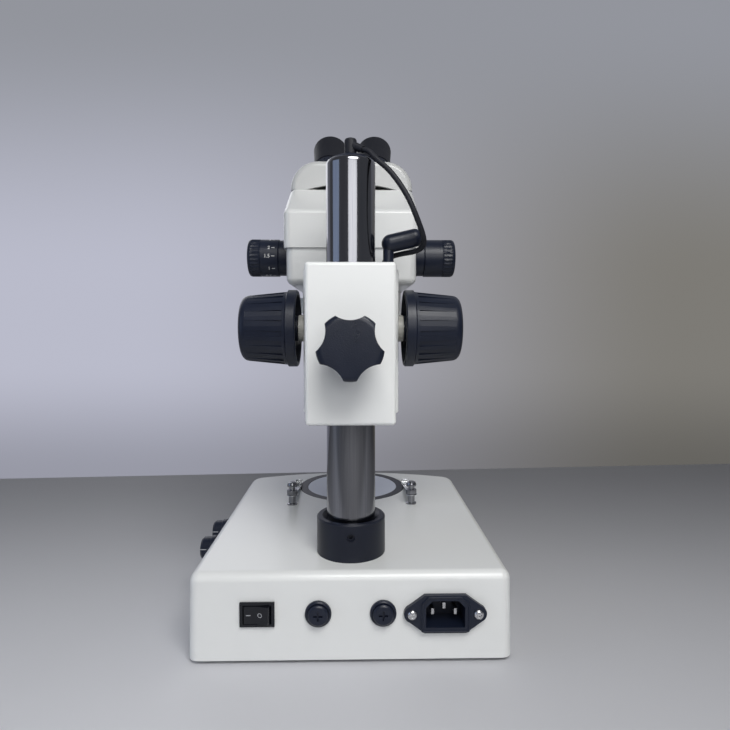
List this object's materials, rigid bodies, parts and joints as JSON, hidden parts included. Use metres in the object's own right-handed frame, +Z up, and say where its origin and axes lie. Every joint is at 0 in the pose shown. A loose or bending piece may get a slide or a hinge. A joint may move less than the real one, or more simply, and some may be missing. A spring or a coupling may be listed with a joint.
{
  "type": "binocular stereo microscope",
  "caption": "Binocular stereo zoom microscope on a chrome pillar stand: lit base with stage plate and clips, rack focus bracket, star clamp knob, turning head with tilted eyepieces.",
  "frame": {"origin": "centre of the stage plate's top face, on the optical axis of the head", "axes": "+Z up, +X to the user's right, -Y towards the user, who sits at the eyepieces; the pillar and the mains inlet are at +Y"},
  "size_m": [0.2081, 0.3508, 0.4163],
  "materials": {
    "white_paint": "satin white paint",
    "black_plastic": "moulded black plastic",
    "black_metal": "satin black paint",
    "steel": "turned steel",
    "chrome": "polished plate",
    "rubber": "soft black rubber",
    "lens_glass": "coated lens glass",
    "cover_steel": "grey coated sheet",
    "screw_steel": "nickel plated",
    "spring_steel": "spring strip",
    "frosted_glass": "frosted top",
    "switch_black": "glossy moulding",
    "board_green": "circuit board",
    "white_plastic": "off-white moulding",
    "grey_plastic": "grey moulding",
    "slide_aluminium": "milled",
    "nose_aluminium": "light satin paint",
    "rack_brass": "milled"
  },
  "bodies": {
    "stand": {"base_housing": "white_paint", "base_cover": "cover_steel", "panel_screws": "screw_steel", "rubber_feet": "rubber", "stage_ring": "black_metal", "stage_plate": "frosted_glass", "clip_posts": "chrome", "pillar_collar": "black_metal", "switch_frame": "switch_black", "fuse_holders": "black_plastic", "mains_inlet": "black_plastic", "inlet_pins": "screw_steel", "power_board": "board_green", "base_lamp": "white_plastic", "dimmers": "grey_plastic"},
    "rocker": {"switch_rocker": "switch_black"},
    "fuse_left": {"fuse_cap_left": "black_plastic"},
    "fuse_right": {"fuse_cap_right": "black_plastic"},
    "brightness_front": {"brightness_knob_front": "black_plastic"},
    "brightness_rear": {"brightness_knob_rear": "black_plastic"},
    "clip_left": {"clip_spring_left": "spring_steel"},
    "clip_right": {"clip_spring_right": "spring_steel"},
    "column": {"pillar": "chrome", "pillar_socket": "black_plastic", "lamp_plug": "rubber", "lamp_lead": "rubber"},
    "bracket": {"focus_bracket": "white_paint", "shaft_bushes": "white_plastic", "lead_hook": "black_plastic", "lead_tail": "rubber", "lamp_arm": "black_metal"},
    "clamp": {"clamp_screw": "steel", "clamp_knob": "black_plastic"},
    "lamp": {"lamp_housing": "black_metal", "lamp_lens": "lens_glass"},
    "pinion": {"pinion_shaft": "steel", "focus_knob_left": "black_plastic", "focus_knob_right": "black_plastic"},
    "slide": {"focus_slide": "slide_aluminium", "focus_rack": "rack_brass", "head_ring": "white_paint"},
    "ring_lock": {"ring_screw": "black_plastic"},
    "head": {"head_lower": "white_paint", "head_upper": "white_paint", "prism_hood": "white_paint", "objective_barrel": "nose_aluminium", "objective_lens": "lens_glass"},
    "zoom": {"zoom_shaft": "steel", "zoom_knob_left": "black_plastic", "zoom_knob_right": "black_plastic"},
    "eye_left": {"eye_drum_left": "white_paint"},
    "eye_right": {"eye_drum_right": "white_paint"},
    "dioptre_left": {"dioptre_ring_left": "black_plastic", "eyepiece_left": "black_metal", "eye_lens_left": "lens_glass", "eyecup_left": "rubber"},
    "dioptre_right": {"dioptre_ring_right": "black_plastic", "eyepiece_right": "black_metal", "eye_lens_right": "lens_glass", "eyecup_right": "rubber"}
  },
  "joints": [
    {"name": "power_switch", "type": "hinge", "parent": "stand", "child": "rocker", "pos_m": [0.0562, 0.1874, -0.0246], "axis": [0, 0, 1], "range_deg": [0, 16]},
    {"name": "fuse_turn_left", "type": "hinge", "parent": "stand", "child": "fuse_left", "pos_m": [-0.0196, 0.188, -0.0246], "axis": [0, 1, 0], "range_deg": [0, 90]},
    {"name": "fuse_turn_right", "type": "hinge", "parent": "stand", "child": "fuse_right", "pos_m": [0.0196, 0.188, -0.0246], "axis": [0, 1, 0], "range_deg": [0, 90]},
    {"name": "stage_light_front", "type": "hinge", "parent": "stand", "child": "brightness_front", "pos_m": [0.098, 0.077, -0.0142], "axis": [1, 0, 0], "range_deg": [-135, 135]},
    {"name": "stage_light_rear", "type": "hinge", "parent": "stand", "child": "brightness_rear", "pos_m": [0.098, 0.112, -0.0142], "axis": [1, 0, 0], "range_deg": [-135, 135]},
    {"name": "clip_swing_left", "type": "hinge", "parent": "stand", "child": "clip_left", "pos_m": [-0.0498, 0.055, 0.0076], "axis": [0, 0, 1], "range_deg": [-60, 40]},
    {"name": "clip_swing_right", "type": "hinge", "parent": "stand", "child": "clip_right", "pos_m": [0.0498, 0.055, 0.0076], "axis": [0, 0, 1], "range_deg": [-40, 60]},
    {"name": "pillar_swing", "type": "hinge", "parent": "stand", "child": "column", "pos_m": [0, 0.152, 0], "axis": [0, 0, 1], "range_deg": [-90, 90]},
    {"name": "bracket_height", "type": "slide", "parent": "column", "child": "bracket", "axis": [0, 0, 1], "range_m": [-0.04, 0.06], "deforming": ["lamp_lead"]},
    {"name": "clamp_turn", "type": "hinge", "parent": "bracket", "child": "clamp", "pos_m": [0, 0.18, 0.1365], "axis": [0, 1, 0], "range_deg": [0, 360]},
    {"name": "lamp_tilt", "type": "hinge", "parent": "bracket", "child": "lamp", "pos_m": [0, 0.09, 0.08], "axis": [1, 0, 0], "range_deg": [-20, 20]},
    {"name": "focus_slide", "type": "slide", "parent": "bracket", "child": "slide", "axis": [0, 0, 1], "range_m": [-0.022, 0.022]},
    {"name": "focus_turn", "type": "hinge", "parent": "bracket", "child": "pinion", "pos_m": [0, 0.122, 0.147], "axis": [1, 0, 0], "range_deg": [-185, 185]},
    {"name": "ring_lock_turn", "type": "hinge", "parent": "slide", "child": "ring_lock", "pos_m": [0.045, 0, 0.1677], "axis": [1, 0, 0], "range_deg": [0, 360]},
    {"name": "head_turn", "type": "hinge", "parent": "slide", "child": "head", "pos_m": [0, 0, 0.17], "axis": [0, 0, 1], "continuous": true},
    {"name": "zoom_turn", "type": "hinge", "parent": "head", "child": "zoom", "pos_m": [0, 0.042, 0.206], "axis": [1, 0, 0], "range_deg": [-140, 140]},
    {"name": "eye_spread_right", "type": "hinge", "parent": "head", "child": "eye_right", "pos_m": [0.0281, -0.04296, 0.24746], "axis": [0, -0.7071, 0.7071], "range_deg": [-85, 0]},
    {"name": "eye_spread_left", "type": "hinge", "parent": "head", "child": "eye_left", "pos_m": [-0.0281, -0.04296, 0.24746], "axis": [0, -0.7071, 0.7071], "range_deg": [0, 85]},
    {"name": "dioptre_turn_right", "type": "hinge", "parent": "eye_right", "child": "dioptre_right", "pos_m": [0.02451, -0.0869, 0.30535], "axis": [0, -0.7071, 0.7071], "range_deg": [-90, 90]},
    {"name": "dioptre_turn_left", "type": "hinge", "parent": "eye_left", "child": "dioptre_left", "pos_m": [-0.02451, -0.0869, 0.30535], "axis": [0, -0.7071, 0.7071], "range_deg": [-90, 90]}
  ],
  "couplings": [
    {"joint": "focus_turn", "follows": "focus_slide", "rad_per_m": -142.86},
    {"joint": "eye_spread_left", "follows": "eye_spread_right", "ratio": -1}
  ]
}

* [WHAT THIS TASK INVOLVES]:
Tally up the lines in the preceding listing that contain the string "bodies". Respond with the number and nothing else.

* [TASK OUTPUT]:
2